After I Forget
By Eric Hynes
The Headless Woman
Dir. Lucrecia Martel, Argentina, Strand Releasing
You’ve seen this empty canal before. Some boys and a dog were running around here, across the street and into it, just a few minutes ago. But you’re not prepared, five minutes into The Headless Woman, with a sunny pop song on the car radio, for the protagonist to hit something. Yet you’ll spend the rest of the film making sense of what happened here, of what you’ve seen and not seen. In the films of Lucrecia Martel you’re challenged to pay attention well before you’re ready, to play catch-up, figuring out who’s related to whom and what is relevant. But as with the protagonist’s subsequent disorientation, your heightened yet bewildered state isn’t a set-up or effect—it’s the point. Martel sharpens your senses—and celebrates and rewards them—while compelling you to distrust them.
In each of Martel’s first three features, a mysterious incident confounds characters and viewer alike, setting a tone that the Argentine director sustains yet also narratively subverts. In La Ciénaga a woman falls onto her wine glass as drunk swimsuited houseguests fail to notice or care about the bloody mess; in The Holy Girl a man presses himself sexually against an impressionable young woman in a crowd; and in The Headless Woman, Martel’s latest knockout, Vero (Maria Onetto) hits something on the road, reacts strangely, then forgets herself. Martel reinforces disorientation by pairing shallow-focus close-ups with episodic narrative; hers are meandering stories presented as visual suspense. Although Vero’s gradual recovery of self and memory serves as Martel’s clearest through-line to date, dramatic resolution remains a low priority. At any moment there can be revelation, but confounding moments are destined to follow. Minor clarifications only deepen the major mysteries of consciousness and perception.

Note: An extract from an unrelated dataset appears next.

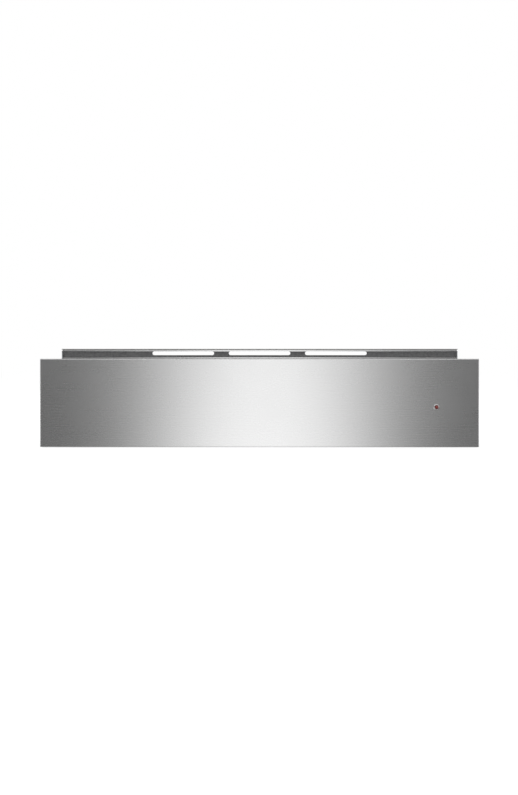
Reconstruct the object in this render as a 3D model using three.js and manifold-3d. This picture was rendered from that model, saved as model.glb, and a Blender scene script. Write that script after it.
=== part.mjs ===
// Built-in warming drawer for a 60 cm column of kitchen units, in millimetres.
// +Z is up and +Y runs back into the cupboard, so the steel fascia faces -Y.
// The origin is the middle of the footprint, on the shelf that carries the chassis.
import * as THREE from "three";
import { mergeVertices } from "three/addons/utils/BufferGeometryUtils.js";
import Module from "manifold-3d";

const wasm = await Module();
wasm.setup();

// ---------------------------------------------------------------- driving dimensions
const FIT = 0.3; // gap left between pieces that bear on each other
const SHEET = 1; // galvanised sheet of the chassis and stainless sheet of the tub
const HOLE_CLEARANCE = 0.3; // radial room round a screw, pin or spindle

const FASCIA_WIDTH = 595;
const FASCIA_HEIGHT = 119.5;
const FASCIA_LIFT = 1; // lower edge above the shelf
const FASCIA_OVERHANG = 27; // beyond the chassis, left and right
const FASCIA_DEPTH = 19; // depth of the four folded edges
const FASCIA_SHEET = 1.2;
const FASCIA_BEND = 1.2; // radius round the front edges

const CHASSIS_DEPTH = 518;
const RAIL_TUCK = 1.3; // the vent rail's underside below the top of the fascia before it
const RAIL_HEIGHT = 13.5;
const HOT_AIR_ROOM = 98; // tub's back wall to the back of the chassis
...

Vero makes for a suitably fascinating and enervating conduit in The Headless Woman. With regal calm beneath a nest of dyed blonde hair (a playful nod to Vertigo), Vero carries her beauty and class with comfort and easy entitlement. She’s a dentist, wife and mother, but considering how long it takes for her co-workers and family to notice her altered state, not a particularly engaged one. She’s captivating but passive, sensitive and callous, wary and childlike. She fights for the truth of her experience only to settle for willful ambivalence. During the accident sequence—a three-minute master class in framing, editing, and sound—Vero reveals herself in concentrated form. After she is stunned by the impact, her first movement, after stopping the car, is to collect and replace her sunglasses. Now inappropriately poised, she resumes driving while looking at a motionless mass—a dog?—receding in the rearview. She soon starts to cry, stops the car and gets out, and escapes beyond the frame. Later, as she rediscovers herself and recalls these events, she’ll cycle through more deliberated versions of these impulses and emotions. Crisis begets both terror and liberation, which leads to flight, the privilege of safety, and bounded anxiety. She remains opaque, the camera honoring her interiority while mining her face for the momentous.
Martel’s consciousness about race and class always seems subordinate but is sneakily central. All three of her films are told from the vantage of relative white power, with Argentine natives literally supporting these characters in household service positions. Martel’s approach to class in The Headless Woman is both more subtle and forceful. Fewer racist complaints about filthy, shady “Indians” are heard than in La Ciénaga and The Holy Girl, but Vero’s entire existence depends on and is restored by privilege. A young boy whose corpse is found clogging the canals—Vero’s victim?—remains unidentified while Vero’s identity is exhaustively retraced. Even her guilt (itself a privileged emotion), though it prompts her to small generosities toward house staff and day laborers, assumes an interchangeability of the underclass. Martel’s shooting style reflects this as well, keeping Vero’s face (and by extension her psychology) in tight focus while others—gardeners, maids, cooks—move about within the haze of negative space. Yet Vero isn’t just a cover for subtextual preoccupations; Martel cares how the world looks from those amnesic eyes. Before she knows who or where she is, an army of attendants flurry about and scare the daylights out of her. With context lost they are literally aliens in her home, moving freely, wielding knives, invading space. Her perception has been made strange but true.
While such accommodations aren’t hard for Vero to relearn to accept, the limitations of being a woman are another matter entirely. Now that she’s mentally, if only temporarily, compromised, Vero’s husband and cousin (another of Martel’s ambiguously amorous family relations) are eager to take charge and whisk the accident away, as well as whatever autonomy she knew before or since. They deny the truth of her experience but give her a cover. She’s the fainter who’s caught, coddled, and controlled; she’s kept safe, but at a cost. “Nothing happened,” they assure her, and the horror is watching Vero accept the easy, life-negating lie as truth. Her husband (Cesar Bordon) later assures her that the dented car—the proof that something happened—can be fixed. “It’s nothing,” he says. “They hammer it a little from the inside.”